Never underestimated the ingenuity of dumb. I gave a guy a hard drive to replace the one in his computer. He 'knew all about it' and I knew he had the knowledge to format and reinstall his OS no problem.
He brought the drive back to me, claiming it didn't work, in fact the power cables would not fit till he took his dremel to them, so it must not have been the right drive for his machine.
He had shaved off the corners of a standard hard drive power connector so he could fit it upside down in a used 512 MB IDE hard drive. Which of course killed the drive, but I also determined it killed that connector on the motherboard's IDE bus.
The reason for this mistake?
His computer had been built with some oddball brand of hard drive (I can't remember... Paladin or Palladium?
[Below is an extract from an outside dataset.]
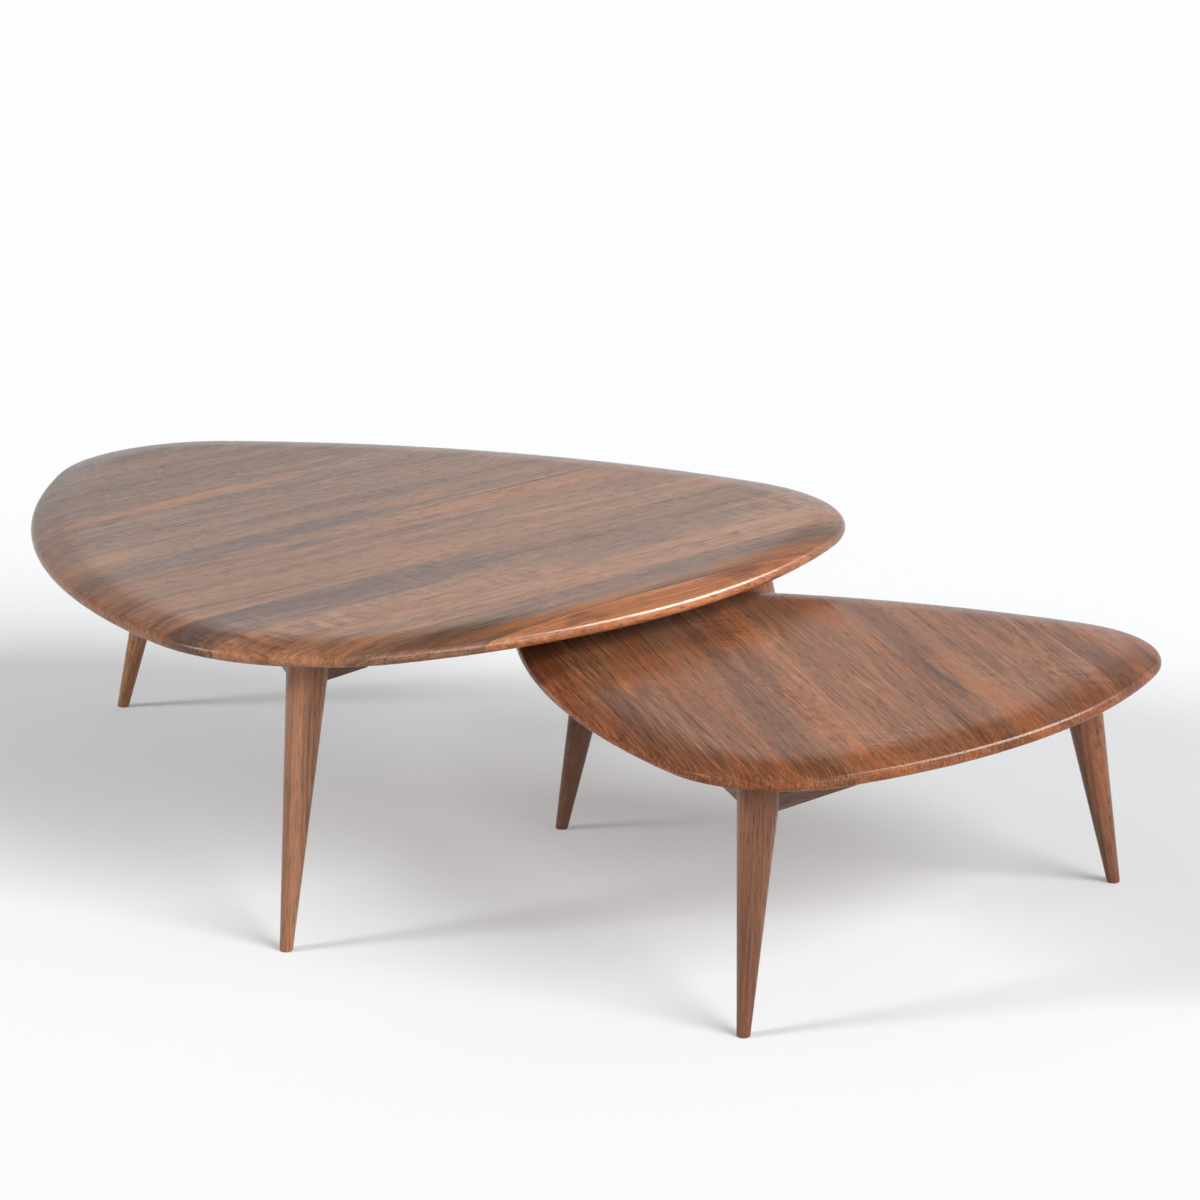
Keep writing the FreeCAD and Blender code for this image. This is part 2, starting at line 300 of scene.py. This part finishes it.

I think it started with a P) which put the controller board on TOP of the drive instead of on the bottom.
I see that the discussion here is based on a sketchy summary from the originally Japanese press conference. More coherent information is available if you could read Japanese but I know it's too much to ask for...
Here is the latest update of the on-going investigation from the JTSB issued 20 Feb, 2013; this mentions the mis-wiring:
http://www.mlit.go.jp/jtsb/flash/JA804A_130116-130220.pdf
More in-depth information is given at
http://www.aviationwire.jp/archives/16032
According to this article, the mis-wiring was in the original specs/design, and the design had been corrected. The aircraft in question was manufactured in accordance to the earlier specs but no modification was made to comply with the new ones. One can infer that the bug was considered insignificant to compromise the safety of the aircraft. The JTSB currently does not think this mis-wiring was the cause of the battery incident although they will keep looking into it as a potential cause of anomalous voltage readings.